The team left New Orleans for Cuba on Dec. 13 and played its first game against a team from that island in front of 3,000 fans. The trip lasted just two games, though. Bancroft thought it unethical to charge admission. The Cuban government wanted a piece of the action.

The twain never met, and the team was back home before the month was over.

The World Baseball Classic has that trip beaten, but Cuba has gone on to become a major player on the international baseball scene.

Lucchino’s Padres were the first major league team to venture outside the United States and Canada, and that invention was a product of necessity. When he arrived in San Diego in 1995 as president and CEO of the Padres, Lucchino was asked if that area had enough people to support big league baseball.

Shohei Ohtani circles the bases after a three-run home run by Red Sox outfielder Masataka Yoshida against Mexico.
Shohei Ohtani circles the bases after a three-run home run by Red Sox outfielder Masataka Yoshida against Mexico.

“It’s not a big enough market,” he responded. “It’s just 2½ million people. We’ve got the desert in the east, the ocean in the west and Los Angeles in the north. But if you add Baja California in the south, that’s another 2½ million, and that’s 5 million people.”

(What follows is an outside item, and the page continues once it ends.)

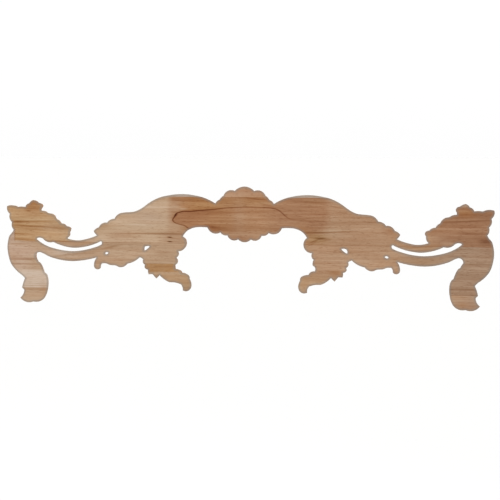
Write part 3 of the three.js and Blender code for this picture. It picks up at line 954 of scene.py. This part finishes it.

Lucchino made the Padres a bilingual and bicultural organization. He traveled to Mexico to sell his vision, then traveled to New York City to lobby MLB to allow to happen. Lucchino’s approach was simple. He promised he would sit in headquarters until some team, somewhere, agreed to play the Padres in Mexico.

The plan worked. In 1996, San Diego took on the Mets in a regular-season game in Monterrey, the first one played south of the Rio Grande.

Since then there have been major league regular-season games played in Mexico, Japan, Great Britain and Australia. Lucchino personally has seen baseball games in eight countries — the United States, Canada, Mexico, Japan, South Korea, Cuba, Great Britain and China.

That list could be extended, Steinberg thinks.

“Imagine how many Red Sox fans would love to watch their team play in Ireland,” he said.

This year’s WBC is the fifth, following the 2006, 2009, 2013, and 2017 events. The next scheduled one is 2026. Japan has won twice. The Dominican Republic and United States once each. This year’s Classic includes 20 countries from five continents; Africa does not have a representative, nor (breaking news!) Antarctica.

The world is constantly changing, sometimes for the better. It’s the same with baseball.

Who knows? Somewhere down the road, another team composed of Worcester Triple-A players might build upon the international visions of Lucchino and Bancroft, do the 90 miles from Key West to Havana, and this time stay for more than a couple of games.